Arroyito () is a city in Córdoba Province, Argentina. It is located  east of Córdoba, on both sides of National Route 19. Arroyito earned the nickname Sweet City (Ciudad Dulce).

Etymology 
Arroyito can be translated as "little stream", or "little brook". It was named after a stream (now disappeared) that crossed this settlement and landed on the Xanaes river. The first records referred to this settlement as paraje del Arroyito or El Arroyito.

History

Early settlement 
It is not clear when Arroyito was founded. The oldest document that mentions it was the first census of the Viceroyalty of the Río de la Plata on 23 November 1778, with a resulting population of 220 inhabitants.

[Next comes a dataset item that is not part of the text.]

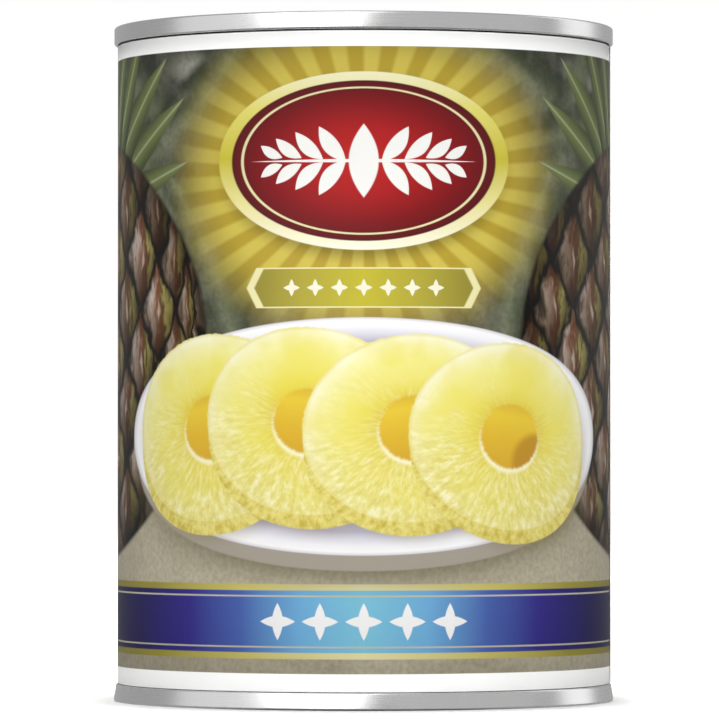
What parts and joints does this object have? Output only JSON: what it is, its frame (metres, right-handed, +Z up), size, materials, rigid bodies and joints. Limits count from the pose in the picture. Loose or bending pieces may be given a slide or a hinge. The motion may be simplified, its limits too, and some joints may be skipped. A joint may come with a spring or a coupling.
{
  "type": "food can",
  "caption": "Sealed round tinplate can of sliced fruit, with a double-seamed end at the top and the bottom and a paper label wrapped round the body.",
  "frame": {"origin": "centre of the flat ring that the can stands on, on the floor under the can's axis", "axes": "+Z up the can's axis, -Y out of the front of the label, +X to the right when the front is looked at"},
  "size_m": [0.0874, 0.0874, 0.1175],
  "materials": {
    "tinplate": "bright satin tinplate",
    "label_paper": "printed coated paper, semi-gloss"
  },
  "bodies": {
    "root": {"can_body": "tinplate", "top_end": "tinplate", "bottom_end": "tinplate", "label": "label_paper"}
  },
  "joints": []
}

This hamlet was known as Villa Arroyito, and was the place chosen by the Spanish soldier José Ignacio Urquía to build a church dedicated to the Virgin of Mercy, completed in 1790.

In 1865, the total population for Arroyito was 228 inhabitants, according to the first census in Argentina.

Economy 

The first main economic activity of Arroyito was forrest-spacing. Baldassare Dalle Mura and Raffaello Bianchi, both Italian immigrants from Tuscany, were the owners of the two most important sawmills of that time. As the land emptied, other people used it for agriculture. But the Great Depression directly attacked the raw material that sustained the sawmills, so they had to close, giving rise to emigration and decline.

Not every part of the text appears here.